On day 2 of my Best Life Challenge I had a lovely, peaceful morning: coffee, morning pages and meditation.  Centered and solid, I launched into the day and proceeded to run myself ragged with obligations – rushing from appointment to appointment, arriving a couple of niggling minutes late to every one of them.  My acupuncturist moved a ton of stuck energy, an excellent healing that left me spaced out and exhausted by 6pm.  Unfortunately I had also torn the living room apart for a re-paint (did I mention that I’m in a psychotic nesting phase?), and the discombobulating mess I came home to just drained my energy further.  Sitting in a depleted stupor, I recognized a troubling and long-standing issue of mine – and my first insight of the BLC: I do too damn much.  Eric often chats with a former supervisor of mine while Harper is romping at the dog park; the other day he updated her on all that I have going on while I’m home this winter, and how my brilliant plan to do nothing had gone awry.  She quipped, “Maggie isn’t really good at doing nothing, is she?”  How astute.
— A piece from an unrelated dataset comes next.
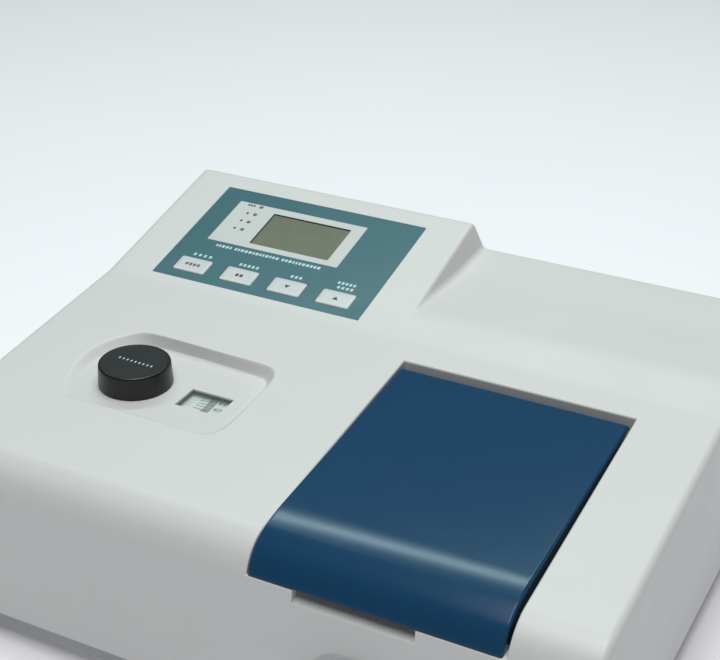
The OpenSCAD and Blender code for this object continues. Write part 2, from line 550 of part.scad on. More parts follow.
// ---------- electronics ----------
module main_pcb() sh() color([0.1, 0.35, 0.18]) {
  difference() {
    translate([0, 0, 26]) linear_extrude(1.6) rrect(-112, 44, 86, 168, 2);
    for (x = [-107, 39], y = [91, 163]) zcyl(x, y, 20, 30, 1.7);
  }
  for (x = [-107, 39], y = [91, 163]) ztube(x, y, 13.6, 26, 3, 1.4);
  for (i = [0:3]) zcyl(-95 + i * 20, 104, 27.6, 52, 8);
  box(-60, -40, 130, 150, 27.6, 31);
  box(-20, 12, 126, 142, 27.6, 30.5);
  for (i = [0:6]) box(20, 40, 96 + i * 5, 98 + i * 5, 27.6, 56);
  box(20, 40, 96, 128, 27.6, 31);
  box(-100, -70, 150, 158, 27.6, 36);
}
module transformer() sh() color([0.35, 0.33, 0.3]) {
  box(-196, -136, 96, 146, 18, 70);
  box(-188, -144, 88, 154, 26, 62);
  box(-202, -130, 104, 134, 13.6, 18);
}
module fan_frame() sh() color([0.1, 0.1, 0.11]) difference() {
  xz(yR - 29.4, yR - 4.4) translate([140, 88]) rrect(-40, 40, -40, 40, 4);
  xz(yR - 40, yR) translate([140, 88]) difference() { circle(37.5); circle(14); for (a = [0:120:240]) rotate(a) translate([10, -2]) square([30, 4]); }
  xz(yR - 40, yR - 8.4) translate([140, 88]) difference() { circle(37.5); circle(2); }
  ycyl(140, yR - 30, yR - 6, 88, 2.0);
  for (dx = [-35.75, 35.75], dz = [-35.75, 35.75]) ycyl(140 + dx, yR - 40, yR, 88 + dz, 2.2);
}
module fan_rotor() sh() color([0.16, 0.16, 0.17]) {
  ycyl(140, yR - 27.4, yR - 9.4, 88, 13);
  ycyl(140, yR - 9.5, yR - 6.5, 88, 1.95);
  for (a = [0:360 / 7:350]) translate([140, yR - 18.4, 88]) rotate([0, a, 0]) translate([12, 0, 0]) rotate([35, 0, 0]) translate([0, -0.8, -9]) cube([23.5, 1.6, 18]);
}
module fan_guard() sh() color([0.75, 0.75, 0.77]) {
  for (r = [9, 17, 25, 33]) translate([140, yR - 1.4, 88]) rotate([90, 0, 0]) rotate_extrude() translate([r, 0]) circle(0.9, $fn = 24);
  for (a = [45, 135]) translate([140, yR - 1.4, 88]) rotate([0, a, 0]) translate([-50.5, 0, 0]) xcyl(0, 101, 0, 0, 0.9);
  for (dx = [-35.75, 35.75], dz = [-35.75, 35.75]) { ycyl(140 + dx, yR - 28, yR - 1.0, 88 + dz, 2); ycyl(140 + dx, yR - 1.0, yR + 1, 88 + dz, 3.6); }
}
module mains_inlet() sh() color([0.07, 0.07, 0.08]) {
  difference() {
    union() { xz(yR - 2.9, yR - 0.6) translate([-150, 75]) rrect(-25, 25, -11.2, 11.2, 3); xz(yR - 24, yR - 2.8) translate([-150, 75]) rrect(-13.5, 13.5, -9.5, 9.5, 2); }
    xz(yR - 18, yR + 2) translate([-150, 75]) polygon([[-12, -8], [12, -8], [12, 4.5], [8.5, 8], [-8.5, 8], [-12, 4.5]]);
  }
  for (p = [[-7, -1.5], [0, 2.5], [7, -1.5]]) box(-151 + p[0], -149 + p[0], yR - 19, yR - 5, 75 + p[1] - 2, 75 + p[1] + 2);
  for (dx = [-20, 20]) ycyl(-150 + dx, yR - 0.7, yR + 0.4, 75, 2.8);
}
module power_switch() sh() color([0.07, 0.07, 0.08]) difference() {
  union() { xz(yR - 2.9, yR - 1) translate([-104, 75]) rrect(-7.5, 7.5, -10.5, 10.5, 1); box(-110.5, -97.5, yR - 22, yR - 2.8, 65.3, 84.7); }
  box(-109.2, -98.8, yR - 11, yR + 1, 66.6, 83.4);
  xcyl(-109.9, -98.1, yR - 4.5, 75, 1.55);
}
module switch_rocker() sh() color([0.2, 0.2, 0.21]) {
  intersection() {
    yz(-109, -99) polygon([[yR - 8, 68.4], [yR - 3.0, 67.2], [yR - 0.2, 67.4], [yR - 1.6, 75], [yR + 1.0, 81.8], [yR - 1.6, 82.8], [yR - 8, 81.2]]);
    box(-109, -99, yR - 9, yR + 3, 60, 90);
  }
  xcyl(-109.8, -98.2, yR - 4.5, 75, 1.5);
}
module fuse_serial() sh() color([0.12, 0.12, 0.13]) {
  ycyl(-66, yR - 36, yR - 2.9, 75, 6);
  ycyl(-66, yR - 2.9, yR - 1.2, 75, 8);
  difference() { ycyl(-66, yR - 1.2, yR + 1, 75, 5.6); box(-70, -62, yR, yR + 2, 74.4, 75.6); }
  difference() {
    union() { xz(yR - 2.9, yR - 2) translate([-16, 75]) rrect(-15.4, 15.4, -6.2, 6.2, 2); xz(yR - 12, yR + 1) translate([-16, 75]) polygon([[-9.4, 5.2], [9.4, 5.2], [8.2, -5.2], [-8.2, -5.2]]); }
    for (i = [0:4]) ycyl(-16 + (i - 2) * 2.77, yR - 4, yR + 3, 76.4, 0.6);
    for (i = [0:3]) ycyl(-16 + (i - 1.5) * 2.77, yR - 4, yR + 3, 73.6, 0.6);
  }
  for (dx = [-12.5, 12.5]) translate([-16 + dx, yR - 2, 75]) rotate([-90, 0, 0]) cylinder(r = 2.6, h = 3.6, $fn = 6);
}

base_tray();
feet();
foot_screws();
cover_screws();
top_cover();
rear_panel();
control_overlay();
lcd_glass();
lcd_module();
mode_leds();
mode_key();
print_key();
down_key();
up_key();
key_switches();
display_pcb();
wavelength_knob();
knob_grub_screw();
knob_shaft();
shaft_bushes();
layshaft();
dial_disc();
dial_window();
drive_plate();
drive_pillars();
sector_arm();
grating_table();
grating();
mono_box();
mono_cover();
mono_mirrors();
entrance_slit();
exit_slit();
condenser_tube();
sample_tray();
tray_windows();
guide_rods();
cuvette_carriage();
pull_rod();
pull_rod_knob();
rod_bush();
carriage_detent();
sample_lid();
lid_baffle();
hinge_brackets();
hinge_pins();
lamp_house();
halogen_lamp();
deuterium_lamp();
lamp_mirror();
detector_housing();
main_pcb();
transformer();
fan_frame();
fan_rotor();
fan_guard();
mains_inlet();
power_switch();
switch_rocker();
fuse_serial();
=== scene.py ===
import bpy
import bmesh
import math
import random
import numpy as np
from mathutils import Vector, Matrix
from mathutils.geometry import tessellate_polygon

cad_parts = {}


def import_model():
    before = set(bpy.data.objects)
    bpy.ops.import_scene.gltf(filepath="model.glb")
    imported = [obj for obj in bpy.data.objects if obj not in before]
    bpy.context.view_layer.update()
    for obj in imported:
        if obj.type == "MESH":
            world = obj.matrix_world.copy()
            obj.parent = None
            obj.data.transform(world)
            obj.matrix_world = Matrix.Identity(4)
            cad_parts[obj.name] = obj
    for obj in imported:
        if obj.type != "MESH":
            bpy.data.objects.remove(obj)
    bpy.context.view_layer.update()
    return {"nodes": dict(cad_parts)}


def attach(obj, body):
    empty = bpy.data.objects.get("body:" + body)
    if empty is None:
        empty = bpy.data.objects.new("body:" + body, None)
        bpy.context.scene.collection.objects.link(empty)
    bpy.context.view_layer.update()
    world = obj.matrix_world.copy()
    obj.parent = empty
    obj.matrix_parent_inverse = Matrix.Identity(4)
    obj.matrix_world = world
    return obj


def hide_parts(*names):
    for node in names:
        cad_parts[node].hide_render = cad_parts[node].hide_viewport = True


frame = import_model()
random.seed(7)

# ------------------------------------------------------------------ measures (mm)
YO = 9.2
W2, YF, YR, RF, ZD = 227.5, -177.0, 179.0, 26.0, 152.0
SF, SR, OY = 0.095, 0.0305, 24.0
ZBK = 163.9
ZH, SP = 184.85, 0.2305
XH, DH, AH = 3.5, 0.487, 0.0245
ZBOT = 22.0
OX0, OX1 = 20.5, 176.2
KX, KY, KH, ZR = -129.7, -62.2, 15.6, 140.0
RX, RZ = 83.0, 59.0
PA = math.atan(SP)
PY0 = 43.0
PZ0 = ZH - SP * (YR - PY0)
HY, HZ = 12.7, 140.0
LX, LY, LP = -157.0, 104.4, 9.7
KEYS = [(-169.2, "mode_key", "key_mode"), (-130.5, "print_key", "key_print"), (-91.9, "down_key", "key_down"), (-53.3, "up_key", "key_up")]
KY0, KY1 = 17.9, 33.4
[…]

“I do too much, and somehow it’s never enough.”  Those are the words I heard myself saying one night in a room full of strangers.  The words stuck; this false belief needed some serious examining so that I could undo the tangle of habits and thoughts that it had spawned.  I’m happy to say that it’s gotten better over the years, but among great days I still find myself swinging between extremes of imbalance, either cramming too much into a day or suffering the inertia of an empty calendar.

So my first insight of the BLC is to remember balance above all things.  If I complete my checklist every day but end up exhausted, that is not my best life.  If I rationalize my way out of tending to the items on my checklist, that is not my best life.  Balance requires honesty with myself, and compassion toward myself.  It’s just this balance that I am reminded of when I attend yoga classes at Zuda Yoga (my favorite yoga studio in Sacramento).  The teachers there have a wonderful capacity for gently nudging me further than I think I can go into a pose, while simultaneously extending loving compassionate reminders that I am going far enough into the pose right now, in this moment.  “Just notice that you can stay in this pose even a little bit longer…you’re going right to your edge…and we all have an edge, so honor that too…it’s okay, it’s okay…this moment is all that matters…”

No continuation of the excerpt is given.